DROID's teleoperation data includes 8,400 frames of transparent-object manipulation (pouring water, stacking acrylic blocks), providing fine-tuning targets for failure-case recovery. Depth Anything V2 fine-tuned on this subset reduces transparent-object depth error from 42% to 18%, though performance still lags opaque objects (6% error)^[6].

Multi-modal fusion mitigates these failures. Open X-Embodiment combines MDE with tactile feedback: when predicted depth suggests a grasp is 5 cm away but contact sensors trigger at 7 cm, the policy updates its internal depth prior, improving subsequent predictions by 9% on similar objects^[10].

Real-Time Inference: Edge Deployment and Latency Budgets

Manipulation policies require depth estimates within 50–100 milliseconds to close the perception-action loop. A 10 Hz control frequency leaves 100 ms per cycle for sensing, depth inference, policy forward pass, and motor commands. MDE models must fit this budget on edge hardware (NVIDIA Jetson, Qualcomm RB5) without offloading to cloud GPUs.

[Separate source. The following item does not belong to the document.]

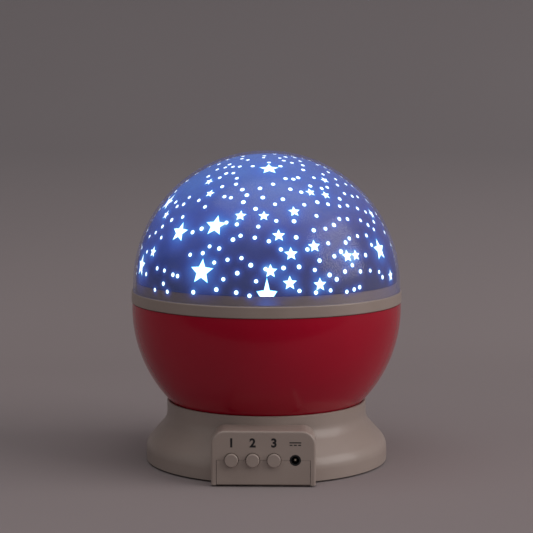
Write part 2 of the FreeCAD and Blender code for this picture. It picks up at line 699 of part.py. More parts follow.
def make_lamp_holder():
    body = new_body("lamp_holder")
    profile = new_sketch(body, "XZ_Plane")
    add_outline(
        profile,
        ("post_radius + screw_gap", f"{POST_TOP} - holder_socket"),
        ("holder_radius - 2", f"{POST_TOP} - holder_socket"),
        ("holder_radius", f"{POST_TOP} - holder_socket + 2"),
        ("holder_radius", f"{LAMP_BASE} + 1"),
        ("holder_radius - 0.9", f"{LAMP_BASE} + 1"),
        ("holder_radius - 0.9", f"{LAMP_BASE} - board_thick"),
        ("holder_radius - 2.5", f"{LAMP_BASE} - board_thick"),
        ("holder_radius - 2.5", HOLDER_WEB),
        ("lead_radius + 1", HOLDER_WEB),
        ("lead_radius + 1", POST_TOP),
        ("post_radius + screw_gap", POST_TOP),
    )
    turn(body, profile)


def make_lamp(label, angle):
    body = new_body(label)
    profile = new_sketch(body, "XZ_Plane")
    top = "(lamp_height - lamp_radius)"
    add_outline(
        profile,
        ("0", "0"),
        ("lamp_radius + 0.4", "0"),
        ("lamp_radius + 0.4", "1"),
        ("lamp_radius", "1"),
        ("lamp_radius", top, "lamp_radius"),
        ("0", "lamp_height"),
    )
    turn(body, profile)
    bind(body, Placement__Base__x=f"lamp_circle*cos({angle})",
         Placement__Base__y=f"lamp_circle*sin({angle})", Placement__Base__z=LAMP_BASE)


# Lamp lead: from the control board, under the deck, up inside the post
def make_lamp_lead():
    body = new_body("lamp_lead")
    low = "(deck_z - lead_radius - 0.1)"
    bend = "(post_bore - lead_radius/2)"
    route = new_sketch(body, "YZ_Plane")
    add_outline(
        route,
        (f"-{BOARD_FRONT} + board_thick", low),
        (f"-{bend}", low, bend),
        ("0", f"{low} + {bend}"),
        ("0", f"{LAMP_BASE} - board_thick"),
        closed=False,
    )
    section = new_sketch(body, "XZ_Plane", f"{BOARD_FRONT} - board_thick")
    add_circle(section, "0", low, "lead_radius")
    document.recompute()
    pipe = body.newObject("PartDesign::AdditivePipe", "lamp_lead_pipe")
    pipe.Profile = section
    pipe.Spine = route
    document.recompute()


# Bowl: part of a ball with a flat floor, a ribbed hub and a lip for the ring
def make_bowl():
    body = new_body("bowl")
    profile = new_sketch(body, "XZ_Plane")
    inner = "(globe_radius - bowl_wall)"
    floor_top = "(bowl_floor_z + bowl_wall)"
    add_outline(
        profile,
        ("post_radius + spin_gap", "bowl_floor_z"),
        (f"sqrt(globe_radius^2 - ({GLOBE_Z} - bowl_floor_z)^2)", "bowl_floor_z", "globe_radius"),
        ("sqrt(globe_radius^2 - bowl_rise^2)", BOWL_TOP),
        (LIP_RADIUS, BOWL_TOP),
        (LIP_RADIUS, LIP_TOP),
        (f"sqrt({inner}^2 - bowl_rise^2)", LIP_TOP),
        (f"sqrt({inner}^2 - bowl_rise^2)", BOWL_TOP, f"-{inner}"),
        (f"sqrt({inner}^2 - ({GLOBE_Z} - {floor_top})^2)", floor_top),
        ("hub_radius", floor_top),
        ("hub_radius", HUB_TOP),
        ("post_radius + spin_gap", HUB_TOP),
    )
    turn(body, profile)
    rib = new_sketch(body, "XZ_Plane")
    middle = "(globe_radius - bowl_wall/2)"
    low = f"({floor_top} - 0.5)"
    high = f"({floor_top} + rib_rise)"
    add_outline(
        rib,
        ("hub_radius - 0.5", low),
        (f"sqrt({middle}^2 - ({GLOBE_Z} - {low})^2)", low),
        (f"sqrt({middle}^2 - ({GLOBE_Z} - {high})^2)", high),
        ("hub_radius - 0.5", high),
    )
    one = pad(body, rib, "1.2", Midplane=True)
    repeat_round(body, one, 6)
    holes = new_sketch(body, offset="bowl_floor_z")
    for x, y in GEAR_SCREWS:
        add_circle(holes, x, y, "screw_radius + screw_gap")
    pocket(body, holes, "bowl_wall + rib_rise + 1", Reversed=True)


def make_trim_ring():
    body = new_body("trim_ring")
    profile = new_sketch(body, "XZ_Plane")
    web_inner = f"({COLLAR_INNER} - 1.8)"
    add_outline(
        profile,
        (f"{LIP_RADIUS} + 0.15", RING_LOW),
        (f"{RING_RADIUS} - ring_round", RING_LOW, "ring_round"),
        (RING_RADIUS, f"{RING_LOW} + ring_round"),
        (RING_RADIUS, f"{RING_TOP} - ring_round", "ring_round"),
        (f"{RING_RADIUS} - ring_round", RING_TOP),
        (COLLAR_RADIUS, RING_TOP),
        (COLLAR_RADIUS, COLLAR_TOP),
        (COLLAR_INNER, COLLAR_TOP),
        (COLLAR_INNER, WEB_TOP),
        (web_inner, WEB_TOP),
        (web_inner, f"{LIP_TOP} + ring_gap"),
        (f"{LIP_RADIUS} + 0.15", f"{LIP_TOP} + ring_gap"),
    )
    turn(body, profile)


def make_clear_dome():
    body = new_body("clear_dome")
    profile = new_sketch(body, "XZ_Plane")
    foot = f"({RING_TOP} + 0.1)"
    add_outline(
        profile,
        (DOME_INNER, foot),
        (f"{DOME_RADIUS} + dome_flare", foot),
        (DOME_RADIUS, DOME_Z, DOME_RADIUS),
        ("0", f"{DOME_Z} + {DOME_RADIUS}"),
        ("0", f"{DOME_Z} + {DOME_INNER}", f"-{DOME_INNER}"),
        (DOME_INNER, DOME_Z),
    )
    turn(body, profile)


# Star windows on the front half: turn about Z from the front, height above the rim, tip radius
LARGE_STARS = ((-44, 27, 5.0), (-24, 31, 5.3), (-27, 11, 6.0), (4, 65, 4.8), (-71, 10, 5.6),
               (-73, 40, 4.9), (63, 18, 5.4))
SMALL_STARS = ((-12, 36, 2.8), (0, 36, 2.6), (16, 38, 2.8), (7, 27, 3.0), (23, 22, 3.0),
               (12, 19, 3.2), (3, 12, 3.2), (11, 7, 3.3), (24, 6, 3.2), (39, 17, 3.0),
               (44, 17, 2.6), (40, 46, 2.4), (30, 48, 2.5), (50, 55, 2.3), (-36, 47, 2.4),
               (-45, 54, 2.3), (-60, 17, 2.8), (-63, 34, 2.5), (73, 34, 2.7), (70, 6, 3.0))
STAR_WAIST = 0.45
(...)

Depth Anything V2's ViT-Small variant (98 million parameters) runs at 62 FPS on a Jetson Orin AGX (32 GB), consuming 18 watts. Quantizing weights to INT8 via PyTorch's post-training quantization increases throughput to 95 FPS with 2.1% accuracy loss, meeting real-time requirements for mobile manipulators. The ViT-Large model (1.3 billion parameters) achieves 12 FPS on the same hardware, suitable for offline dataset annotation but too slow for closed-loop control^[1].

LeRobot's diffusion policy caches depth maps: the MDE model runs asynchronously at 5 Hz, while the policy interpolates between cached frames at 20 Hz, reducing average latency from 80 ms to 35 ms. This works for quasi-static scenes (tabletop pick-and-place) but fails when objects move faster than 0.5 m/s (catching a tossed ball)^[11].

Model distillation compresses ViT-Giant to ViT-Small by training the smaller model to match the larger model's output on 500,000 unlabeled images. The distilled model retains 94% of the teacher's accuracy at 8× lower latency, enabling real-time deployment on $200 edge boards^[1].

Sim-to-Real Transfer: Bridging the Synthetic-Real Gap

Simulators provide infinite labeled depth data at zero cost, but models trained purely on synthetic images fail in real environments due to domain shift. Textures, lighting, and sensor noise differ between rendered scenes and physical cameras. Domain randomization addresses this by varying simulation parameters (light positions, material reflectance, camera distortion) during training, forcing the model to learn depth cues invariant to these nuisances^[12].

Depth Anything V2 applies a two-stage curriculum: pretrain on 12 million synthetic frames with perfect ground-truth depth, then fine-tune on 100,000 real RGB-D pairs from RealSense and Kinect sensors. The synthetic stage learns coarse scene layout (walls, floors, object boundaries), while the real stage calibrates metric scale and corrects sensor-specific artifacts (Kinect's IR speckle noise, RealSense's rolling shutter)^[1].

Sim-to-real surveys report that MDE models pretrained on synthetic data require 10× fewer real labeled frames to match the accuracy of models trained from scratch on real data alone. For a warehouse navigation task, 5,000 real frames plus 500,000 synthetic frames outperform 50,000 real frames by 4.2% mean absolute error^[13].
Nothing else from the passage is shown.